This where you come in – what are the next Next Steps?  Lots of these match up very well, but there is some factor I am missing.  I think it *could be* IF FBs.  Not every team will see enough to reconcile all of these differences, but I believe it will tighten up the numbers.  Oddly, I couldn’t find just a straight count of popups by team.

Back to the pitcher being responsible part.  A key theory for DIPS and FIP is that the pitcher isn’t responsible for HBIP (much).  Therefore, all plays fielded are the responsibility of the fielders, and the pitcher gets zero credit.  Or, as I noted last year, the pitcher is responsible for about 70% of plays made.  That’s the bare minimum anyone playing gets to make.  I referenced it the other day - scroll to post #30 for the dirty details.

And…..go!

Chris Dial Posted: July 22, 2010 at 02:26 PM | 30 comment(s) Login to Bookmark
  Related News:

Reader Comments and Retorts

Go to end of page

Statements posted here are those of our readers and do not represent the BaseballThinkFactory. Names are provided by the poster and are not verified. We ask that posters follow our submission policy. Please report any inappropriate comments.

   1. Chris Dial Posted: July 22, 2010 at 05:29 PM (#3596358)
Okay, so no one goes to the front page to see new articles.
   2. Swedish Chef Posted: July 22, 2010 at 05:36 PM (#3596366)
Okay, so no one goes to the front page to see new articles.

The front page is completely blank for me. Let's bump this again.
   3. Chris Dial Posted: July 22, 2010 at 05:48 PM (#3596385)
As a side note, I am going to be in Copenhagen the week of Aug 15. Is it entirely out of the question for us to meetup?
   4. Ron Johnson Posted: July 22, 2010 at 05:53 PM (#3596396)
OK, really nice first step towards a firm understanding of the strength of signal.

Oh and you really ought to sue.
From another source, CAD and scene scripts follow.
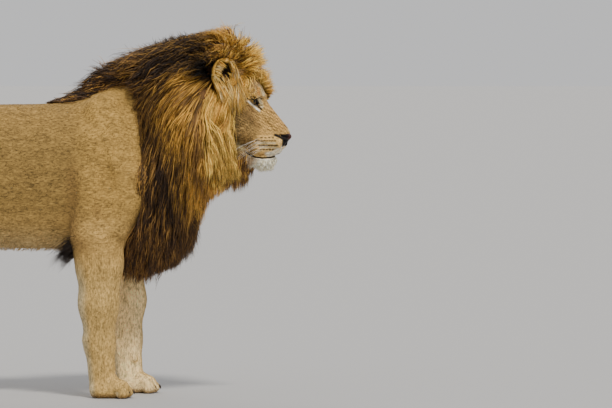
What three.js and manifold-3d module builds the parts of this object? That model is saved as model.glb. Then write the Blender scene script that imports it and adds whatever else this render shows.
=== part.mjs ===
// A standing adult male lion, life size, as closed faceted solids: head, jaw, ears, eyes, nose,
// maned neck, trunk, four legs in their lengths, and tail. The outline is that of the coat's tips.
// Millimetres. +Z up, +X towards the nose, +Y to the lion's left. Places are measured from the floor
// under the right forepaw, and the whole is centred on its own box at the end.
import * as THREE from "three";
import { mergeVertices } from "three/addons/utils/BufferGeometryUtils.js";
import Module from "manifold-3d";

const wasm = await Module();
wasm.setup();

// ---------------------------------------------------------------- driving dimensions
const GAP = 1; // clear of each neighbouring solid
const LEFT = 1;
const RIGHT = -1;
const SIDE_NAMES = new Map([[RIGHT, "right"], [LEFT, "left"]]);

const NOSE_TIP = { x: 679, y: -94, z: 925 };
const HEAD_TURN = THREE.MathUtils.degToRad(15); // towards the lion's right
const NECK_PIVOT_X = 330;

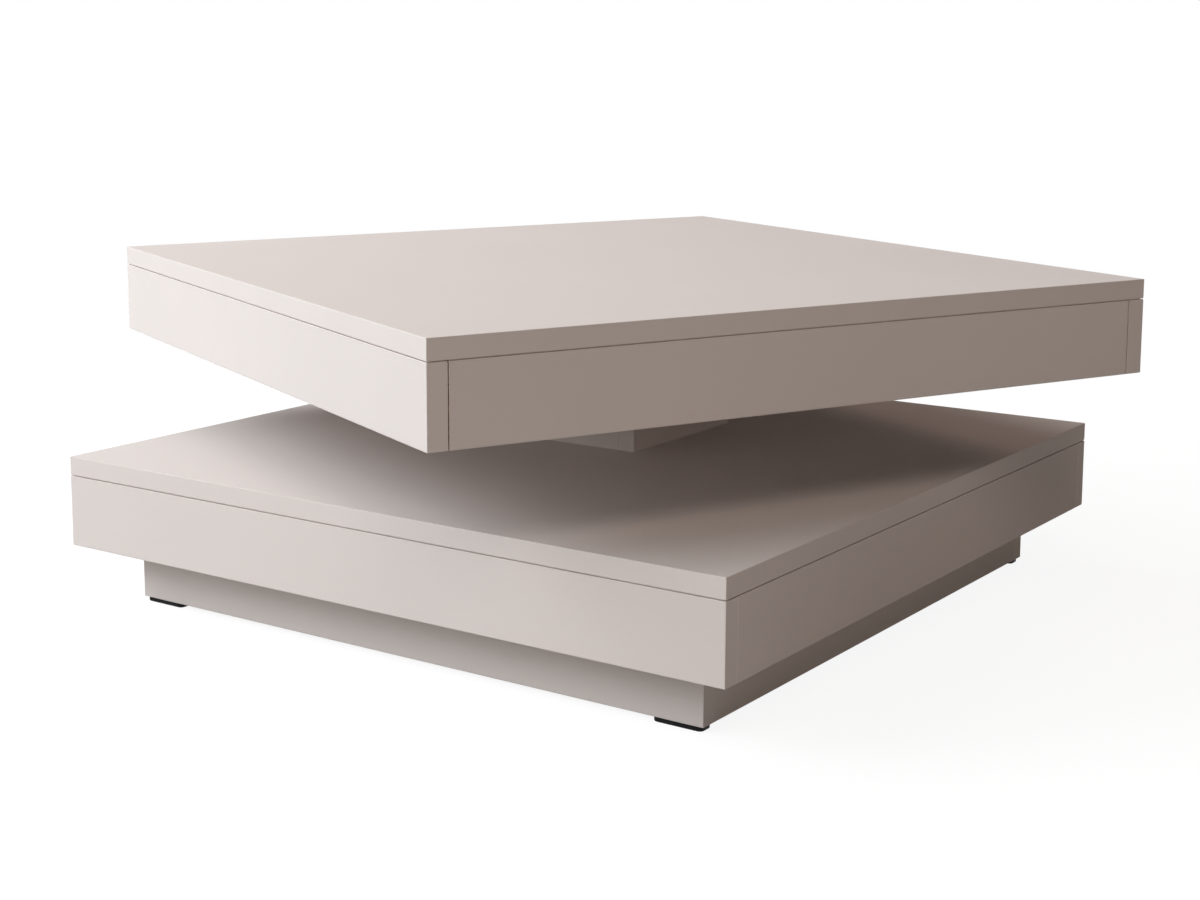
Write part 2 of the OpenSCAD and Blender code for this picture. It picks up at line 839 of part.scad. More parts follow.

This is the umptieth time you've had to change the name of your work. In the meantime, can I suggest DDRS.

EDIT: And now that I check the linky I see you're already using DDRS.
   5. Chris Dial Posted: July 22, 2010 at 07:38 PM (#3596497)
Tango linked to it too, and he has some ideas around it. He didn't like my pitcher comment, but that is really a throwaway line and not critical to what we are building. We can change the 100-0 apportioning to 70-30 or whatever by multiplying with fractions later.
   6. zenbitz Posted: July 22, 2010 at 09:11 PM (#3596618)
You report RA - TAR, but what about FIP/A - TAR? Because one might suspect that if HBIPNIZ is just randomly distributed it's not really contributing anything but a constant x normal dist.

The other obvious thing to try is HPIPNIZ/groundball and HPIPNIZ/flyball with their distinct weights. for 1B/2B/3B
   7. Chris Dial Posted: July 23, 2010 at 12:32 AM (#3596740)
zenbitz,
yes, but I think HBIPNIZ are going to be mostly line drives. At BBRef, you can see that LDs are the most hits by a huge margin.

We'll see if those other options move the needle.
   8. Harold can be a fun sponge Posted: July 23, 2010 at 02:01 AM (#3596778)
I would not mess around with individual pitchers if I were you. First try this out at the team level, see how it works, refine it, etc. We know that pitchers on the same team get varied fielding support; let's not bring that noise in just yet.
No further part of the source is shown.